Il Calvario non è l’unico richiamo del film alla cristologia e ai Misteri. Una scena, altrettanto bellissima, è quella che vede Lamanna e Basile confrontarsi durante la celeberrima processione dei Perdoni di Taranto, con l’inconfondibile rumore della troccola. Soprattutto, l’apertura, un tributo doveroso, maestoso, una dichiarazione d’amore a Elio Petri e alla sua classe operaia che va in Paradiso, girata nella Parrocchia Gesù Divino Lavoratore del quartiere Tamburi di Taranto, l’Inferno fatto caseggiati.
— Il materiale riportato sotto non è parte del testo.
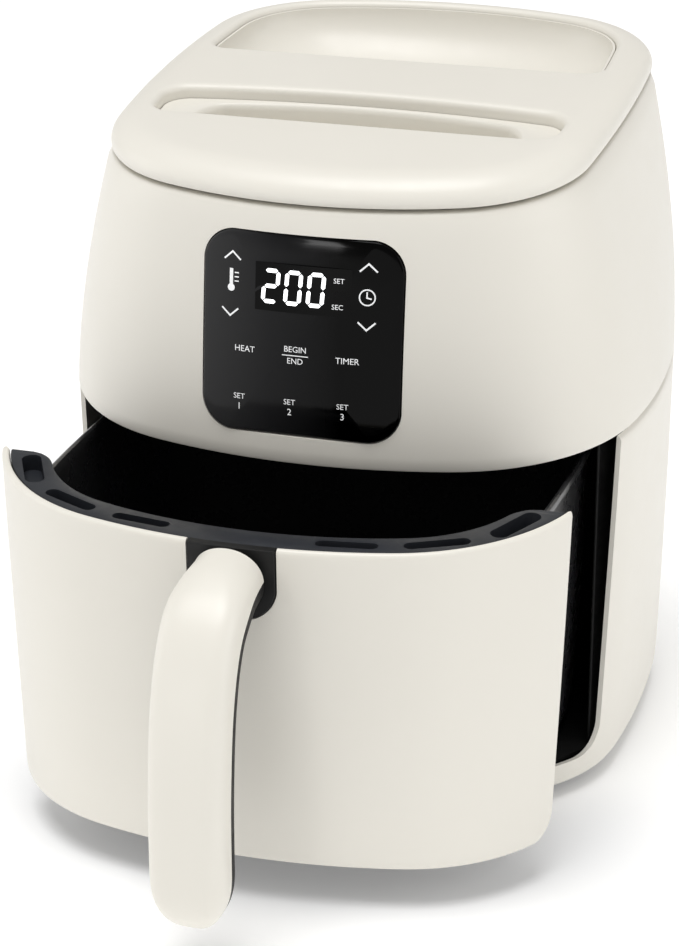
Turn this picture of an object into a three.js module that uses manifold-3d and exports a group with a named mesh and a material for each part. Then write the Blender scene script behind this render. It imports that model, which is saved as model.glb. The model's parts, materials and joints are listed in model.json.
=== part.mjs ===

La vergogna in questa storia che dovrebbe raccontare il passato è ancora così forte, che lo stesso Michele Riondino ha pubblicato su Facebook una delle tre lettere con cui Acciaierie d’Italia denegava la possibilità di girare nell’Ilva vera, costringendo la produzione a spostarsi a Piombino, dove l’Ilva è stata ricostruita, LAF inclusa. Evidentemente, né le dinamiche dell’Ilva, né il mobbing, che si annida ancora in reparti “ghetto” presenti in moltissime aziende di tutte le dimensioni nell’Occidente che ama definirsi civile, sono morte. Chi l’ha subito, in migliaia di casi, non è qui per poterlo raccontare.
Il carattere dantesco del film è ravvisabile nel fuoco dell’altoforno, così come nel Purgatorio di un’aula di Tribunale. Non vi è Paradiso, in Terra, né poesia alcuna, se le promesse di una vita migliore sono acquistabili al prezzo dell’anima.